Wednesday, January 6, 2010

Gearing up for Low Twenties!

Here in Austin Tx it is customary to garden through the Winter. It is often our best season.
Until the Winter i try to perennialize jalapeno plants and plant my broccoli and lettuce a little late.
My Texas gardening books say things like "garlic will be happy in the winter, unless we get one of those cold as heck winters that happened in the early nineties." Uh huh.  It's 2010 and I have sad garlic.

I've given up on the poblanos. Mostly given up on the jalapeno: no more light assistance but still covered in some layers of freeze cloth: you never know. Most the veggies seem to spring back somewhat once the morning light FINAally hits them, at 11 am. I would live on the low point of the street with my house blocking am light during winter hours. And it's only been a start. This week/weekend is calling for temps in the low twenties that could feel like the TEENS with the wind. This is some of the coldest weather we've had in Austin for 15 years.

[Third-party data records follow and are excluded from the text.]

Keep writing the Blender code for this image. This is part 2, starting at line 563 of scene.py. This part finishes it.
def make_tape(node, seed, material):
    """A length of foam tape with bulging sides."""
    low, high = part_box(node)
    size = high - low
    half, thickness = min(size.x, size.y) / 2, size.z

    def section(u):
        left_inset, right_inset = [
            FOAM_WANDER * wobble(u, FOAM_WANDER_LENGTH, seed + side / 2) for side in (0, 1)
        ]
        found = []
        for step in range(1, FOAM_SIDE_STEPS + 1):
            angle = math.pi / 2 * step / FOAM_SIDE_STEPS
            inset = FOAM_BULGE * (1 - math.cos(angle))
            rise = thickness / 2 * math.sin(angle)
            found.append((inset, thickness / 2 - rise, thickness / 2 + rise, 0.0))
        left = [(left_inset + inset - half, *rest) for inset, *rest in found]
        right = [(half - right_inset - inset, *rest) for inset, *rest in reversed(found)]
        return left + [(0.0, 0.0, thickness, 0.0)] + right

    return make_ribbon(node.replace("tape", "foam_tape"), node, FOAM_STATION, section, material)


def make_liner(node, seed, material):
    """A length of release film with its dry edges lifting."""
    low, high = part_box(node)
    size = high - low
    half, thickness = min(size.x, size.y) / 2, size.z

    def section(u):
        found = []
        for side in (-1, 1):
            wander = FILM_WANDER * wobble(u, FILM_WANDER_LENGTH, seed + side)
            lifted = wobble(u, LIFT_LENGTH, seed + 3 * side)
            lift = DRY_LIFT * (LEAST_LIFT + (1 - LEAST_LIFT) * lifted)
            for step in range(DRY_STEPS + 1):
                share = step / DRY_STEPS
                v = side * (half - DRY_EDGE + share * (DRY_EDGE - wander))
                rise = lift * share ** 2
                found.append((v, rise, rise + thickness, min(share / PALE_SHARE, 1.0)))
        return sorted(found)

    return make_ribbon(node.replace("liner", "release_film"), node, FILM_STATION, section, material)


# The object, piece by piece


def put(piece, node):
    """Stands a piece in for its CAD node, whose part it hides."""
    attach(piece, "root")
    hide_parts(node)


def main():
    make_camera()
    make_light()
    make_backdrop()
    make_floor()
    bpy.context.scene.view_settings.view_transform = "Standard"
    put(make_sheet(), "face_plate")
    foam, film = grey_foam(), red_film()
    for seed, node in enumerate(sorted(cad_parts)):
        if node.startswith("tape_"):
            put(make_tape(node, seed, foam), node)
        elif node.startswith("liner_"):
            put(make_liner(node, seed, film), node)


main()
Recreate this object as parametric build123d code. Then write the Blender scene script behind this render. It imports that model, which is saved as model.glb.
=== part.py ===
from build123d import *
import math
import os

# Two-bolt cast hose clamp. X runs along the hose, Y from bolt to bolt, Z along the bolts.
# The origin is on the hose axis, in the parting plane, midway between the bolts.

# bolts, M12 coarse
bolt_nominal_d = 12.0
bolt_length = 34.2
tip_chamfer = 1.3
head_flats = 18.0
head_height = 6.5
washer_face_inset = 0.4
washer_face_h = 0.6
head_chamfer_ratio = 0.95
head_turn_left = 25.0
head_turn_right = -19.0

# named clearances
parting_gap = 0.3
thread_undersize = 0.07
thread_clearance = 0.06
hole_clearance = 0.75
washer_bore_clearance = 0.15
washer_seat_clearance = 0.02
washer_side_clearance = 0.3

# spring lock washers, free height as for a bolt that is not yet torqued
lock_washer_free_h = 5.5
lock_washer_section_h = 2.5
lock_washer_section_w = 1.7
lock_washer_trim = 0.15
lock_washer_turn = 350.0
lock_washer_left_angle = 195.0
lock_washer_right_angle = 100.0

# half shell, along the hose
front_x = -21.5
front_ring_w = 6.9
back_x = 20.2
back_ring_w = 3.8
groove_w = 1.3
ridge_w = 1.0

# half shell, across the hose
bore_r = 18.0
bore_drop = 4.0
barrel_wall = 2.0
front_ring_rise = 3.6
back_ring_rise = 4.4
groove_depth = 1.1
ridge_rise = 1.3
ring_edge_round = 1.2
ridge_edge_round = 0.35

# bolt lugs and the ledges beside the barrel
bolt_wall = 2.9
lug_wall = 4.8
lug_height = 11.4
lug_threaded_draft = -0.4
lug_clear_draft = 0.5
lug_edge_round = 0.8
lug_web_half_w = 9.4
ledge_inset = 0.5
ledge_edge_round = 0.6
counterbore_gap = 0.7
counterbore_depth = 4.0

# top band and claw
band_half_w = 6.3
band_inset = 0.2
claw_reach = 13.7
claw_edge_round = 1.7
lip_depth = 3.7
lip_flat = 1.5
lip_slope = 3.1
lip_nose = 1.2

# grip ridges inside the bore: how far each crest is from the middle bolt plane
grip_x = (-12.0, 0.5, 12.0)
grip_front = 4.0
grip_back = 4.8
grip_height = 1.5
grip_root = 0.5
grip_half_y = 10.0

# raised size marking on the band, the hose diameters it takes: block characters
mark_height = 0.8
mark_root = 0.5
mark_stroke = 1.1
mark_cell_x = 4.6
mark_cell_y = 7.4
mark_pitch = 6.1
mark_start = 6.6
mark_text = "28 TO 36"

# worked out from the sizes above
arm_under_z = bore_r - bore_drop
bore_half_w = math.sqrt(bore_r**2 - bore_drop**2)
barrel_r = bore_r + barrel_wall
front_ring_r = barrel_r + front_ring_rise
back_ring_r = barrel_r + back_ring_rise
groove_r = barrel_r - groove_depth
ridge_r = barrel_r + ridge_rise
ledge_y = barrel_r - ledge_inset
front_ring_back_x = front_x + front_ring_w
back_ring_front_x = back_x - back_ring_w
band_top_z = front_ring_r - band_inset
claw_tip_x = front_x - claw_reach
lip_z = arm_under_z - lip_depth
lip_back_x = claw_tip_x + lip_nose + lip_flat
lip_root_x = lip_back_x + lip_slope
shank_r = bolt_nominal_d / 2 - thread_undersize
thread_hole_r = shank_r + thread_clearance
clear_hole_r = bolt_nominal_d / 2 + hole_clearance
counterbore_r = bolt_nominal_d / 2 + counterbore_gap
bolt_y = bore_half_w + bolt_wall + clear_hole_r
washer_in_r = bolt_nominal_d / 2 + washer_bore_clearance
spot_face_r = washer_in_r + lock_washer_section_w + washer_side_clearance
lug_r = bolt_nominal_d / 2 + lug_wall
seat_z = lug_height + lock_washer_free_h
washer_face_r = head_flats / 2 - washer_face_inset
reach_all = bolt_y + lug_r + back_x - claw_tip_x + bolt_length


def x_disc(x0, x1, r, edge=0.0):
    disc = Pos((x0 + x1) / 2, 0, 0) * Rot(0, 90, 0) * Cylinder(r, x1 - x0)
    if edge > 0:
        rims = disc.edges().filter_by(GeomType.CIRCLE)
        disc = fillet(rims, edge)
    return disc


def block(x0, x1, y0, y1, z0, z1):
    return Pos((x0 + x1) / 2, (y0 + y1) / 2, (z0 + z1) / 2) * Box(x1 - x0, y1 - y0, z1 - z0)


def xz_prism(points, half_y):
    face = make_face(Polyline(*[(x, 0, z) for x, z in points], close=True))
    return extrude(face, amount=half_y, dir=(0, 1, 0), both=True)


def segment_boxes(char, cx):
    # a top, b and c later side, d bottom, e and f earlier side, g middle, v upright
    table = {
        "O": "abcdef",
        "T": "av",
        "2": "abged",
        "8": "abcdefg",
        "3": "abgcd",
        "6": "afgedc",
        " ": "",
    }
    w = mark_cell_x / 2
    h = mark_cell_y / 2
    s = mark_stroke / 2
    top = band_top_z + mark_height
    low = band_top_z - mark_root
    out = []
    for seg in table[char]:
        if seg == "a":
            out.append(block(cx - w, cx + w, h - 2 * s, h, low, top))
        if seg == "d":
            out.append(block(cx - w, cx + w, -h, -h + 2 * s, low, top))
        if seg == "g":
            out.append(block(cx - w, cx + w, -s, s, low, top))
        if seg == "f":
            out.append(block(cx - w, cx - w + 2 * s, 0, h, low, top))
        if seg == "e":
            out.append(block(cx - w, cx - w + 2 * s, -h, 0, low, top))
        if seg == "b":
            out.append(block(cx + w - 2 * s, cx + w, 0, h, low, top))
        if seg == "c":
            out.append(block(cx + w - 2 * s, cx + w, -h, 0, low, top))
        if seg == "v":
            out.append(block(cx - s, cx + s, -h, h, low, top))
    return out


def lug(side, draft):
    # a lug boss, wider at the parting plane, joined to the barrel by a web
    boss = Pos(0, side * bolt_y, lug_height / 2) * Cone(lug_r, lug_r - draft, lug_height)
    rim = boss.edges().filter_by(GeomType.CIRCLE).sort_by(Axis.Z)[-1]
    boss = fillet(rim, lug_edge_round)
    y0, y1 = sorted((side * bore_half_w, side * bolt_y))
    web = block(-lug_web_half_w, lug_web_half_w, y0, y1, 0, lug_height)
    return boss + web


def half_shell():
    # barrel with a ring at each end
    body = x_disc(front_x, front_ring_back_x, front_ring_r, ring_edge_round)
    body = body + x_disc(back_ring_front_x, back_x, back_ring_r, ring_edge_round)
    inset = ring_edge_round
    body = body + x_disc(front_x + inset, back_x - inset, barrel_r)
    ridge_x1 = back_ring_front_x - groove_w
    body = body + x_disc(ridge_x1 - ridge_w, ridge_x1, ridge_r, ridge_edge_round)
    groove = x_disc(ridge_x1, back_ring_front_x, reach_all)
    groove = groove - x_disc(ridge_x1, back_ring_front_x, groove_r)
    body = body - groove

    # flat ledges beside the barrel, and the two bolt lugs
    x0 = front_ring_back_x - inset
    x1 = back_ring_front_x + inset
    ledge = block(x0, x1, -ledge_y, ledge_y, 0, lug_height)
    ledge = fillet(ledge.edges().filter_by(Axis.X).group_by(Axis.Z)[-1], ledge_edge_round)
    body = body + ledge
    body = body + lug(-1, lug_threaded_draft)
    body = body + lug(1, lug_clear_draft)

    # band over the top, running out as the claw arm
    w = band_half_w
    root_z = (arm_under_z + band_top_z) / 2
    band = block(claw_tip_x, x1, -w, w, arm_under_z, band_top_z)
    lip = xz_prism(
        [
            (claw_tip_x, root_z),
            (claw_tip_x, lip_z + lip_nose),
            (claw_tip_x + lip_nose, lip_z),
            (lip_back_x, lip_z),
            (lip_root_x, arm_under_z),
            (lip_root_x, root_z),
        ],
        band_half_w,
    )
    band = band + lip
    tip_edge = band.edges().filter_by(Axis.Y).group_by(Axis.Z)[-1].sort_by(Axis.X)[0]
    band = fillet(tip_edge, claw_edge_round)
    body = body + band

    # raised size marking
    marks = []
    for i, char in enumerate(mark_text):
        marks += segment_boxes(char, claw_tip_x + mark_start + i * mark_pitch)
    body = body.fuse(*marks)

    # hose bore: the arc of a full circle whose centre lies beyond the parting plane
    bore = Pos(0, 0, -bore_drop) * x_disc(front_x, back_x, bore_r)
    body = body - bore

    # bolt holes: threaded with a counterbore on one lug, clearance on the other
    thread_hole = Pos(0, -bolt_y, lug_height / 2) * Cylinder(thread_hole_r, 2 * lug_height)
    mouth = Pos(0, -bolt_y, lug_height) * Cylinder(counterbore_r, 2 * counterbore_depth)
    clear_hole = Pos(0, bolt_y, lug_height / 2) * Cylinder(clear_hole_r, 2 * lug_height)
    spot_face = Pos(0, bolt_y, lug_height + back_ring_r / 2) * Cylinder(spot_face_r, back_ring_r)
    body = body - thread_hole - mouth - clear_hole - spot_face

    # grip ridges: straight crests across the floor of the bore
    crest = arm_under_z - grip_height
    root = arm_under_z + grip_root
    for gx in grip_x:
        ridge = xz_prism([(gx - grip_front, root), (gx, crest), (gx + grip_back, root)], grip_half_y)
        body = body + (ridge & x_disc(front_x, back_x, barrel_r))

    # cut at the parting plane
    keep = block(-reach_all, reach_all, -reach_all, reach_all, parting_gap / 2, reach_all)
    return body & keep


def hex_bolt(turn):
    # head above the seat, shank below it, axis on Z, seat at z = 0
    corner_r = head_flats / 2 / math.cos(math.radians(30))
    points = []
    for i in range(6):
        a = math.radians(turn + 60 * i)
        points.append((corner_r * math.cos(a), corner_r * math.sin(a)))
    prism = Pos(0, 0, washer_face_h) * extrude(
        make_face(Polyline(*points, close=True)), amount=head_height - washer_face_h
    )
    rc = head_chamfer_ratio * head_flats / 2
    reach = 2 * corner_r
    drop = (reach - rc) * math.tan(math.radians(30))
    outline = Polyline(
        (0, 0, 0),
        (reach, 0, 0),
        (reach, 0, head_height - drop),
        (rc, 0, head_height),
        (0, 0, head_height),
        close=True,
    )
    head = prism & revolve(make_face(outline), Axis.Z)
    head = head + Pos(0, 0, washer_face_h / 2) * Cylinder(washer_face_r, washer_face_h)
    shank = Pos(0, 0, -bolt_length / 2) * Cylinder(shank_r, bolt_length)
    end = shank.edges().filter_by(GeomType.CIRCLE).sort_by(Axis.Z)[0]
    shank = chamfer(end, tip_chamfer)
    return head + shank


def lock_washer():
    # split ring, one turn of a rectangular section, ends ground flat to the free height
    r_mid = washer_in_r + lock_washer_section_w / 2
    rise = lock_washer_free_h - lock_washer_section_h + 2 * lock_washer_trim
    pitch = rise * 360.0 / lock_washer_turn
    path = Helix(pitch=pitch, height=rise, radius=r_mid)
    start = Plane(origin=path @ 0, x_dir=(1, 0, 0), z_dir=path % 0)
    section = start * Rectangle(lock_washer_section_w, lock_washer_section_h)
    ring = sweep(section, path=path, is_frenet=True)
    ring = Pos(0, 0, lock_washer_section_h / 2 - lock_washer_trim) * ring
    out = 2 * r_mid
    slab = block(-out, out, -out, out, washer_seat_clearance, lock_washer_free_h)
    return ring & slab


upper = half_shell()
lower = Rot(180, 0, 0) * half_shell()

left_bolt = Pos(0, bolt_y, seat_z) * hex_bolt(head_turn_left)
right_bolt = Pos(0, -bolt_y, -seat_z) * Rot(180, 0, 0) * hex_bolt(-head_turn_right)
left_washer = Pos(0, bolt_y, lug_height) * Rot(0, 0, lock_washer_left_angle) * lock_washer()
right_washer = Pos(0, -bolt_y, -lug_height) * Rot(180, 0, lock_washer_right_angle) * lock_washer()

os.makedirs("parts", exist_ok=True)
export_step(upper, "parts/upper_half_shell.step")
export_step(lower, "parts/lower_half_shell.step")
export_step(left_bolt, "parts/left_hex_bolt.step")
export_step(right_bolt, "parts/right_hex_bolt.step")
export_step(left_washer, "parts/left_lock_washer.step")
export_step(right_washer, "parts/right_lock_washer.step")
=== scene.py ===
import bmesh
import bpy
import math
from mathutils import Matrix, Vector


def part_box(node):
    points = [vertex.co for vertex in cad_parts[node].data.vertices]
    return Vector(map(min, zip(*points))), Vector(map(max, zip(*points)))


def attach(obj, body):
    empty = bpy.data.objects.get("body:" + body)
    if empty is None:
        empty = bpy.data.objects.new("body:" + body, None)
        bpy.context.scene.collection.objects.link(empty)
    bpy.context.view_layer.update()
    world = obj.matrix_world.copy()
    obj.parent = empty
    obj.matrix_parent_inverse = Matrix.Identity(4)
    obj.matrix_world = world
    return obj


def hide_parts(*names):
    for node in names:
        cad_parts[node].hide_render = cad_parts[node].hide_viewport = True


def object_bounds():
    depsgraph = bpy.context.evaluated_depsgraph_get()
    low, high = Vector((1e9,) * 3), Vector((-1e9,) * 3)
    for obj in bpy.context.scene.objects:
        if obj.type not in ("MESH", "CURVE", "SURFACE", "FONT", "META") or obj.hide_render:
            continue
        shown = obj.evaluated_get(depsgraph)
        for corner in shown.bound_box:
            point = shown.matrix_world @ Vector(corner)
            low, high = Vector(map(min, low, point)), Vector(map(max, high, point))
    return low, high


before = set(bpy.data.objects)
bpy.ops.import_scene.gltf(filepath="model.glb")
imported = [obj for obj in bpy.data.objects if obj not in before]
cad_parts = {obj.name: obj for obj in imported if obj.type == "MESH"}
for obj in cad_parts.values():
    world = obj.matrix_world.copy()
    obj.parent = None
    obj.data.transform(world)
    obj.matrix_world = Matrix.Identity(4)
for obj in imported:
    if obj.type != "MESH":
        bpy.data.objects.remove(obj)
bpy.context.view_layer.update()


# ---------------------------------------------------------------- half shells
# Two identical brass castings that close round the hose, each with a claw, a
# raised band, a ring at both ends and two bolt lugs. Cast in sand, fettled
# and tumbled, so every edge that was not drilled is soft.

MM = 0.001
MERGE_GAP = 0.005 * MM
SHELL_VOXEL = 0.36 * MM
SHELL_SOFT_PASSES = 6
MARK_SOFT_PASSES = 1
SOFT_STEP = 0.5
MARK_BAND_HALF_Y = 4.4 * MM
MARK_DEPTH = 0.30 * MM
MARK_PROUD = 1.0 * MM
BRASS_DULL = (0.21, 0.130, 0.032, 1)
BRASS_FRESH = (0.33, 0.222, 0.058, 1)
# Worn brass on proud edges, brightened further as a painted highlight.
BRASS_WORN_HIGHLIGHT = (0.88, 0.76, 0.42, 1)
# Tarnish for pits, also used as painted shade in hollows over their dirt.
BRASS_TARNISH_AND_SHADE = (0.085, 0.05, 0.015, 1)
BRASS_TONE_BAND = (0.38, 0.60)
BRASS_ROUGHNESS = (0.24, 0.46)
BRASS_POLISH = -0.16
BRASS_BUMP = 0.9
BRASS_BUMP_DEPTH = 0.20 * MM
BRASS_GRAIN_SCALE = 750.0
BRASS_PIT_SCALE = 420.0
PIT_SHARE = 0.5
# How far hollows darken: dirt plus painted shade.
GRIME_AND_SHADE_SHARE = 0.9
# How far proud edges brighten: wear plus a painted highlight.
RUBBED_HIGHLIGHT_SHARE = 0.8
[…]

I'm not giving in though: i fight the frost! Tent City has been resurrected. Christmas lights border the edges and the heat lamp has been stolen from The Ladies' coop and inserted under the sheets to hopefully provide yummy warmth to the broccoli, kale, and mesclun greens through the coolest of nights (and hopefully not a brush fire.) What about The Ladies though: they're not used to cold-as-heck weather either. I plan on wrapping their coop with a tarp today to seal out the wind. Hopefully they'll get by with their down covered bodies adn no heat lamp.  I'm also strolling through the various raised beds I've been ignoring and piling up old leaves (thank you, leaf filled back yard) to cover some of the green garlic tips - we'll see if that helps AT all or if the leaves all blow off and i'm left with no harvest from a rather spendy garlic crop.



So wish me luck. I want to eat those broccolis, not watch them feed the compost.

Do you garden down here in the south? Are you trying to save your Winter plantings or letting them frost like "normal" gardens do in the Winter?